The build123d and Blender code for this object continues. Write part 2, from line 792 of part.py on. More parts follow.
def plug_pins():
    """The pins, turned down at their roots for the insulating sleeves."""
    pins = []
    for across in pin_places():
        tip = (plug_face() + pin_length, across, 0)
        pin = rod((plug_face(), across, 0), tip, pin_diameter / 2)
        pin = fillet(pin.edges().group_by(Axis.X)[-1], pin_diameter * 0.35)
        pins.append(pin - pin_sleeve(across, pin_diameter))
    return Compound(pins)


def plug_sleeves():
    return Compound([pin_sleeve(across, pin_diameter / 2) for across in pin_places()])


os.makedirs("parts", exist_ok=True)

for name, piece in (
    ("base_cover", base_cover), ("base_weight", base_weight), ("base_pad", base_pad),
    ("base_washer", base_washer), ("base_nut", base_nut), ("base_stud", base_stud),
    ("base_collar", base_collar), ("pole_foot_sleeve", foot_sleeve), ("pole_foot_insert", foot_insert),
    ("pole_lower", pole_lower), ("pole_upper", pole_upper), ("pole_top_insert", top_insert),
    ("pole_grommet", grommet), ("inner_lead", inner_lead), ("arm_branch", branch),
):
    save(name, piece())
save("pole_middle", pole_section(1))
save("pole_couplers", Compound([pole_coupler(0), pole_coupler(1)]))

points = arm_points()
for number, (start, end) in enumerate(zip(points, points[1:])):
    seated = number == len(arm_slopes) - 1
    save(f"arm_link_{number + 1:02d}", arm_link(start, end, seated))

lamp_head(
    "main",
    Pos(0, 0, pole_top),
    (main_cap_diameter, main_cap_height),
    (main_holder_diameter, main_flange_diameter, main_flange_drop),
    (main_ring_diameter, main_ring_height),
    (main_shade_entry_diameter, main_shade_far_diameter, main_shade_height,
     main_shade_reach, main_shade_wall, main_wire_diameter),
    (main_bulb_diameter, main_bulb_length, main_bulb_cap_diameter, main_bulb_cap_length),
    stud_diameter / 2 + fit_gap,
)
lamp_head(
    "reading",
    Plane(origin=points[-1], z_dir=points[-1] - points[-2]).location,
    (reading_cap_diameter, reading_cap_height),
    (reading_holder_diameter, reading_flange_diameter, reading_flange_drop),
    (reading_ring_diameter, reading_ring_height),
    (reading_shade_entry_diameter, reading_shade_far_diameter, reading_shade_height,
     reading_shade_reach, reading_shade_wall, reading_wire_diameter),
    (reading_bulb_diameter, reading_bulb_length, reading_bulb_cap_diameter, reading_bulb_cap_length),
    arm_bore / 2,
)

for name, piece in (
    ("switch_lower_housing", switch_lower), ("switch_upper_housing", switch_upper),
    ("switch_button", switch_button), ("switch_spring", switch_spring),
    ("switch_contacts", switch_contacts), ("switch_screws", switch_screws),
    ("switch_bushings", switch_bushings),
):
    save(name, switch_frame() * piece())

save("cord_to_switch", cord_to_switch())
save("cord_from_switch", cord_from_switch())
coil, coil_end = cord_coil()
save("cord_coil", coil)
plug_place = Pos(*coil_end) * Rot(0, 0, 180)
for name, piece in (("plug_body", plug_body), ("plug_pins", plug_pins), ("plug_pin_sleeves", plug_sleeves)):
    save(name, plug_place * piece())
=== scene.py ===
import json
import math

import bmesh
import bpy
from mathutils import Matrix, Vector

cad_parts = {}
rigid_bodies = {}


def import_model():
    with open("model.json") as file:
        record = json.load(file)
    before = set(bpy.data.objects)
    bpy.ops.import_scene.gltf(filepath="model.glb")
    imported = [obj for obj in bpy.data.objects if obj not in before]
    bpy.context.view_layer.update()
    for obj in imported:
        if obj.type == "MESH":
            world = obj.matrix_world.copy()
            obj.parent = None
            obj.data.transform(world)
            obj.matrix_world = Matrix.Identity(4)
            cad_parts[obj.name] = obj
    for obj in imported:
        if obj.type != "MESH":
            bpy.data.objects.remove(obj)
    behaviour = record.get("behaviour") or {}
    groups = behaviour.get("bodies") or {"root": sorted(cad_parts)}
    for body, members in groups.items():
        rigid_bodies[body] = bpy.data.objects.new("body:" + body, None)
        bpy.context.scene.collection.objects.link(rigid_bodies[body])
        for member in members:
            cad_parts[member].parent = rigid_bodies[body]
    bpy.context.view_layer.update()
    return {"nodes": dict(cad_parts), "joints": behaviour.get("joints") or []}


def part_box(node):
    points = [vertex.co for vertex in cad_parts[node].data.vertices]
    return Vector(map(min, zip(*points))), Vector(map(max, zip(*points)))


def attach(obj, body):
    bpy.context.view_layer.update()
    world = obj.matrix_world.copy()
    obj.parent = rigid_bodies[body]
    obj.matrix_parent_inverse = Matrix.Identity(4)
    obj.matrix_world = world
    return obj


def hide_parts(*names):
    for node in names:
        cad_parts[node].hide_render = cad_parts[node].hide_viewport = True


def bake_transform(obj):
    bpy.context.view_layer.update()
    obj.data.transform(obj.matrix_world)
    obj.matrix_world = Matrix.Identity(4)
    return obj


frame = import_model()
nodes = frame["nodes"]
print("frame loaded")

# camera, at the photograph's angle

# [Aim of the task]
Show all lines from the data above in which the word "json" appears.

# [Answer]
import json
    with open("model.json") as file:
        record = json.load(file)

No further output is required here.